8.The right to get indemnified from the firm, if made in the ordinary course of business, in urgent situations to protect the interest of the firm.
9. Every partner has the right to prevent the introduction of a new partner in the firm without the consent of all the existing partners.
10. Every partner has the right to retire with the consent of all the other partners.
11. A partner cannot be expelled from the firm by any majority of the partners unless conferred by the partnership agreement and exercised in good faith and for the benefit of the firm.
12. An outgoing partner may carry on a business competing with that of the firm and he may advertise such business, but without using the firm name or representing himself as carrying on the business of the firm or soliciting the customers who were dealing with the firm before he ceased to be a partner.
13.Right of outgoing partner to share subsequent profits: If accounts are not settled, can claim 6% interest on his unpaid capital or share of profits proportionate to share of assets.

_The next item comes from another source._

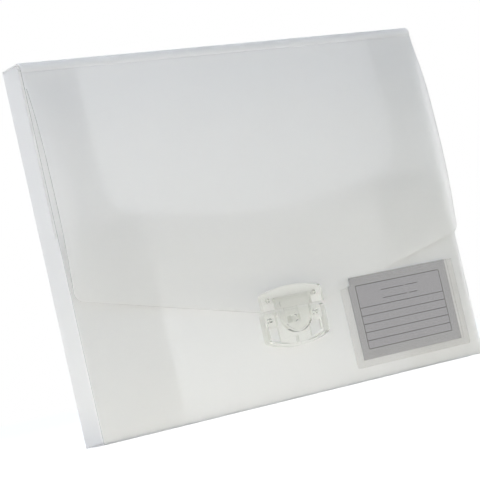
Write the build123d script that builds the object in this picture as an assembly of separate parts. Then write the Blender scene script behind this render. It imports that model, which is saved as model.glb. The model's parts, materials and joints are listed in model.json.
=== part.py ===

14. A partner has the right to dissolve the partnership with the consent of all the partners.
The mutual duties of the partners in a partnership firm are as follows:
- Absolute duties: These are the duties that are imposed by law and can’t be subjected to any change by the partners.
- Act in good faith.
- Carry on business for common advantages.
- Render true accounts.
- Provide full information.
- Indemnify the loss caused by fraud.
- Liable jointly & severally.
- No assignment of interest without the consent of others.
2.General duties: These are the duties which are provided by the Partnership Act, but can be subjected to any change by the partners. These duties will apply in the absence of a contract to the contrary.
- Attend diligently.
- Work without remuneration.
- To share losses equally.
- Indemnify the firm for wilful negligence.
- Use the firm’s property exclusively for the firm.
- Account for personal profit arising by transaction / property / business connection / firm’s name.
- Account for profits of company business.
- Act within authority (can act even beyond authority, in case of authority in an emergency).